Start Records

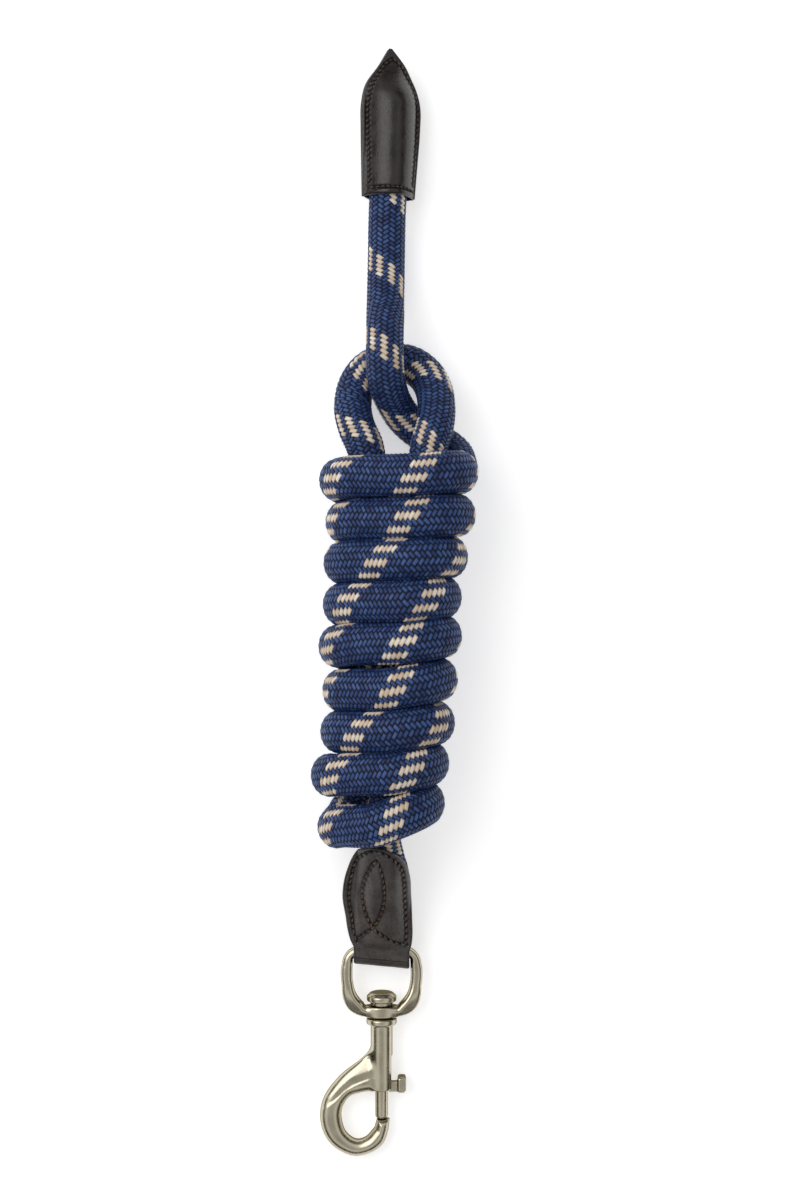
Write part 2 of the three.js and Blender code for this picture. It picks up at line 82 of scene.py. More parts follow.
LOOP_ROUTE = [
    (-2.6, 69.0, 24), (-6.4, 78, 20.5), (-8.2, 88, 15.5), (-6.0, 98.5, 11.0), (-0.5, 105.3, 8.8),
    (7.5, 108, 8.6), (17, 107.3, 8.6), (24.1, 102.2, 10.8), (27.9, 95, 15.8), (29.0, 86, 22.5),
    (28, 77, 28), (25.6, 69, 30.4),
]
FIRST_TURN_ROUTE = [(-5.2, -80.5, 21.0), (-8.8, -87.8, 16.4), (-12.6, -94.0, 13.8), (-15.6, -97.8, 17.6)]
LAST_TURN_ROUTE = [(39.6, 58.0, 23.0), (38.9, 62.4, 16.4)]
TAIL_ROUTE = [
    (36.3, 67.4, 11.2), (30.6, 72.2, 8.9), (21.5, 77.0, 8.8), (14.4, 83.2, 11.2), (9.6, 90.5, 16.3),
    (7.0, 98.2, 23.4), (6.2, 107, 26.8), (6.2, 117, 25.2), (6.4, 130, 17.8), (6.6, 144, 11.4),
    (6.8, 157, 9.2), (7.0, 169, 10.3), (7.5, 182, 12.4), (8.2, 203, 12.4), (9.0, 223.9, 12.4),
]
CROSSING_POINTS = 4

# Where the middle of a fleck crosses the top of the rope, from the chape end to the cap.
FLECKS = [
    (7.3, -102.0), (26.6, 66.8), (26.3, 99.5), (-3.5, 102.0), (-6.8, 75.2), (8.1, -93.2), (14.4, -73.6),
    (-4.0, -56.2), (9.9, -36.6), (13.0, -15.7), (21.8, 1.6), (4.3, 18.8), (15.6, 35.9), (19.0, 54.2),
    (6.2, 109.2), (6.6, 143.6),
]

# Braid: 18 strands each way, each passing over two and under two.
STRANDS = 18
LEAD = 37.6
FLECK_STRANDS = 5
TWIST_HOLD = 12.0
SMOOTHING = 3.0
OUTER_SHARE = 0.7
FRONT_SHARE = 0.3
CELL_STEPS = 3
RISE = 0.34
CROWN = 0.5

# Snap, in its own frame: +Y runs along the swivel axis to the eye bar, whose centre is the origin.
SNAP_TILT = math.radians(2.45)
EYE_INNER_HALF = 12.95
EYE_ARM = 5.3
EYE_BAR_THICK = 5.0
BOSS_TOP = -24.1
BOSS_BOTTOM = -29.4
BOSS_R = 7.0
BOSS_THICK = 10.5
RIVET_SHANK_R = 2.8
COLLAR_R = 6.8
COLLAR_TOP = -29.7
COLLAR_BOTTOM = -32.6
BARREL_R = 4.9
BARREL_END = -62.4
BORE_R = 3.3
HOOK_THICK = 8.8
HOOK_SEAT = -75.5
MOUTH_LEFT = -3.4
BOLT_R = 2.85
BOLT_TIP = -75.2
BOLT_TOP = -53.0
STEM_TOP = -58.6
STEM_BOTTOM = -62.4
STEM_THICK = 3.0
KNOB_INNER = 7.0
KNOB_OUTER = 11.0
KNOB_TOP = -56.1
KNOB_BOTTOM = -63.4
KNOB_THICK = 8.0
METAL_STEP = 0.3
SPRING_R = 2.4
SPRING_WIRE_R = 0.3
SPRING_COILS = 7
SPRING_STEPS = 32
SPRING_SIDES = 12
SPRING_BOTTOM = -52.4
SPRING_TOP = -36.6

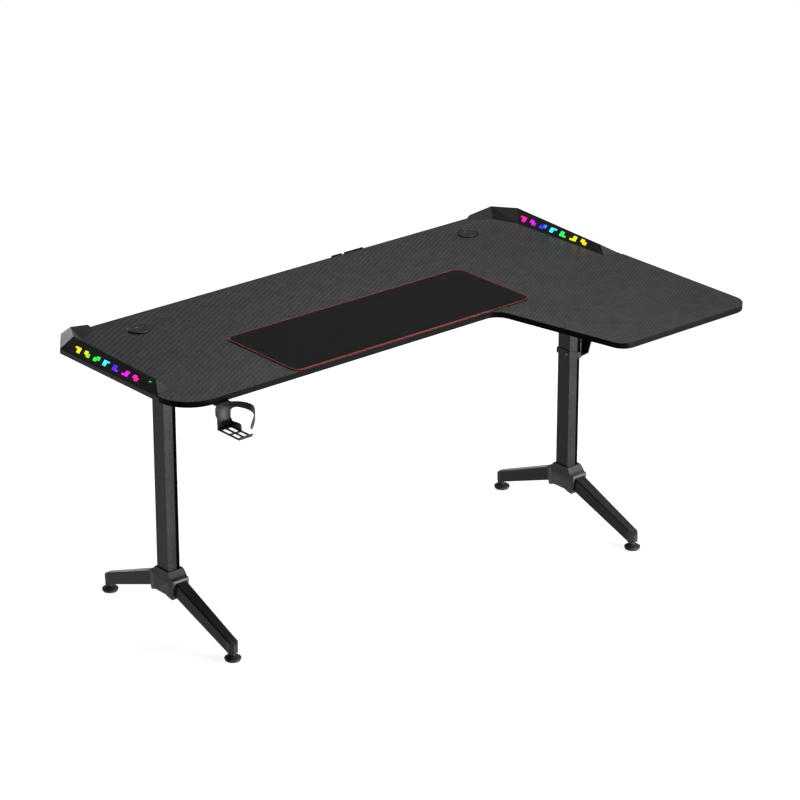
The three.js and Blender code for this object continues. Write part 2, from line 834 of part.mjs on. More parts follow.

End Records

Requirements: Write out every line of the records exactly.

Worked answer:
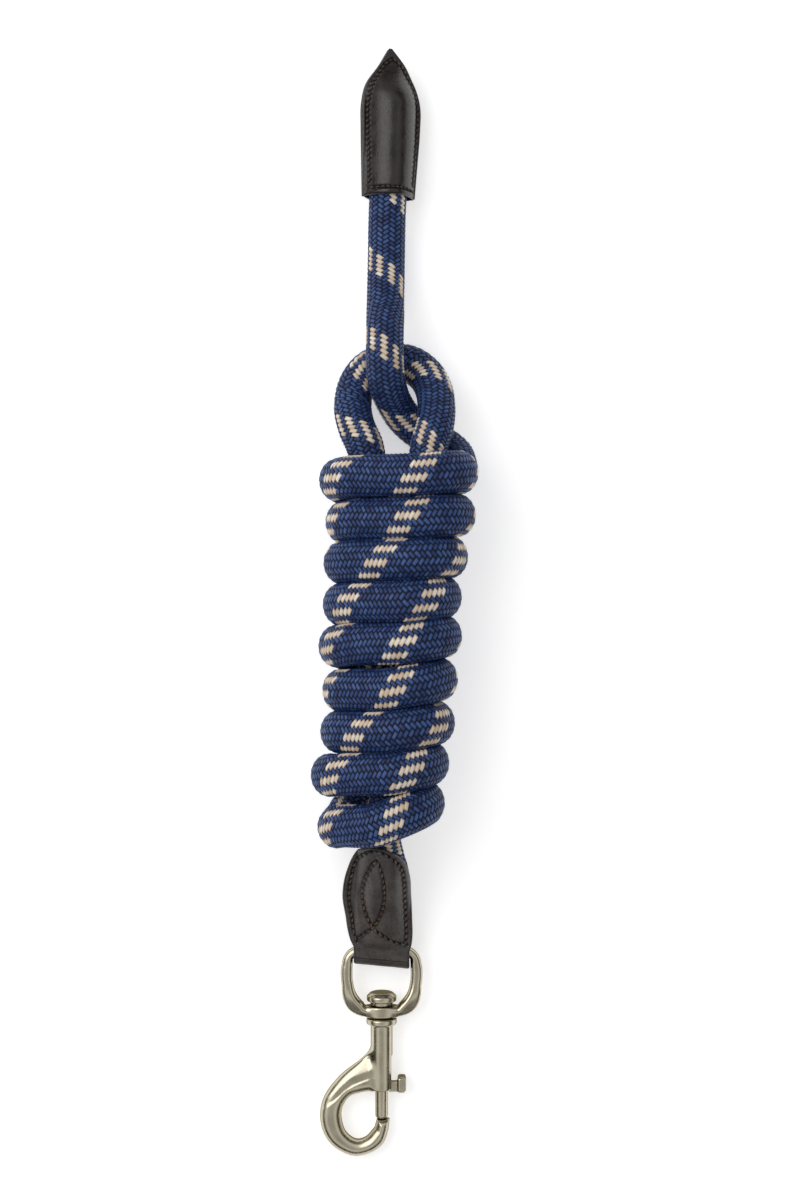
Write part 2 of the three.js and Blender code for this picture. It picks up at line 82 of scene.py. More parts follow.
LOOP_ROUTE = [
    (-2.6, 69.0, 24), (-6.4, 78, 20.5), (-8.2, 88, 15.5), (-6.0, 98.5, 11.0), (-0.5, 105.3, 8.8),
    (7.5, 108, 8.6), (17, 107.3, 8.6), (24.1, 102.2, 10.8), (27.9, 95, 15.8), (29.0, 86, 22.5),
    (28, 77, 28), (25.6, 69, 30.4),
]
FIRST_TURN_ROUTE = [(-5.2, -80.5, 21.0), (-8.8, -87.8, 16.4), (-12.6, -94.0, 13.8), (-15.6, -97.8, 17.6)]
LAST_TURN_ROUTE = [(39.6, 58.0, 23.0), (38.9, 62.4, 16.4)]
TAIL_ROUTE = [
    (36.3, 67.4, 11.2), (30.6, 72.2, 8.9), (21.5, 77.0, 8.8), (14.4, 83.2, 11.2), (9.6, 90.5, 16.3),
    (7.0, 98.2, 23.4), (6.2, 107, 26.8), (6.2, 117, 25.2), (6.4, 130, 17.8), (6.6, 144, 11.4),
    (6.8, 157, 9.2), (7.0, 169, 10.3), (7.5, 182, 12.4), (8.2, 203, 12.4), (9.0, 223.9, 12.4),
]
CROSSING_POINTS = 4

# Where the middle of a fleck crosses the top of the rope, from the chape end to the cap.
FLECKS = [
    (7.3, -102.0), (26.6, 66.8), (26.3, 99.5), (-3.5, 102.0), (-6.8, 75.2), (8.1, -93.2), (14.4, -73.6),
    (-4.0, -56.2), (9.9, -36.6), (13.0, -15.7), (21.8, 1.6), (4.3, 18.8), (15.6, 35.9), (19.0, 54.2),
    (6.2, 109.2), (6.6, 143.6),
]

# Braid: 18 strands each way, each passing over two and under two.
STRANDS = 18
LEAD = 37.6
FLECK_STRANDS = 5
TWIST_HOLD = 12.0
SMOOTHING = 3.0
OUTER_SHARE = 0.7
FRONT_SHARE = 0.3
CELL_STEPS = 3
RISE = 0.34
CROWN = 0.5

# Snap, in its own frame: +Y runs along the swivel axis to the eye bar, whose centre is the origin.
SNAP_TILT = math.radians(2.45)
EYE_INNER_HALF = 12.95
EYE_ARM = 5.3
EYE_BAR_THICK = 5.0
BOSS_TOP = -24.1
BOSS_BOTTOM = -29.4
BOSS_R = 7.0
BOSS_THICK = 10.5
RIVET_SHANK_R = 2.8
COLLAR_R = 6.8
COLLAR_TOP = -29.7
COLLAR_BOTTOM = -32.6
BARREL_R = 4.9
BARREL_END = -62.4
BORE_R = 3.3
HOOK_THICK = 8.8
HOOK_SEAT = -75.5
MOUTH_LEFT = -3.4
BOLT_R = 2.85
BOLT_TIP = -75.2
BOLT_TOP = -53.0
STEM_TOP = -58.6
STEM_BOTTOM = -62.4
STEM_THICK = 3.0
KNOB_INNER = 7.0
KNOB_OUTER = 11.0
KNOB_TOP = -56.1
KNOB_BOTTOM = -63.4
KNOB_THICK = 8.0
METAL_STEP = 0.3
SPRING_R = 2.4
SPRING_WIRE_R = 0.3
SPRING_COILS = 7
SPRING_STEPS = 32
SPRING_SIDES = 12
SPRING_BOTTOM = -52.4
SPRING_TOP = -36.6

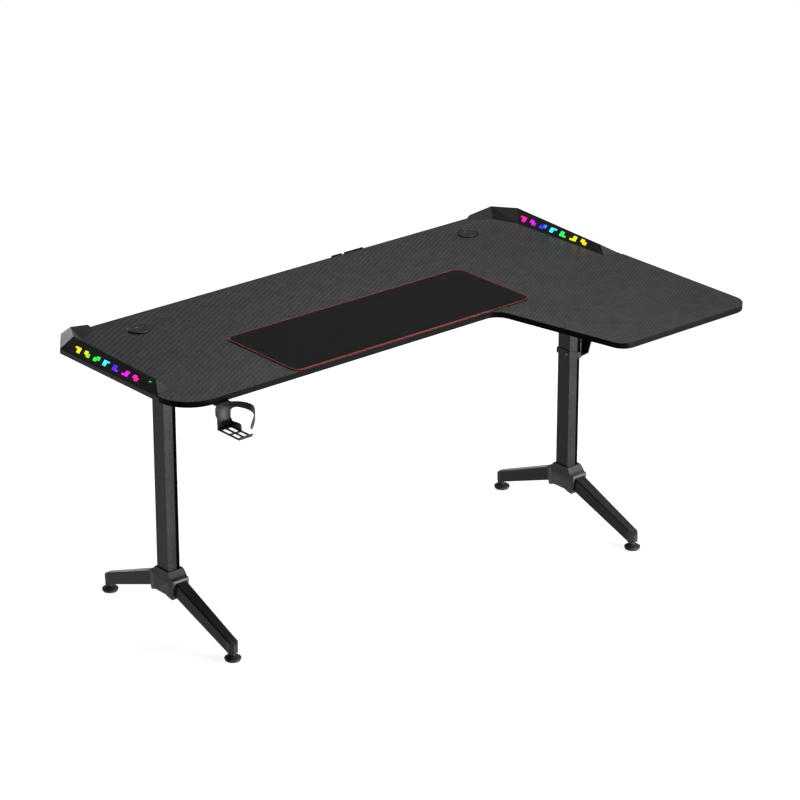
The three.js and Blender code for this object continues. Write part 2, from line 834 of part.mjs on. More parts follow.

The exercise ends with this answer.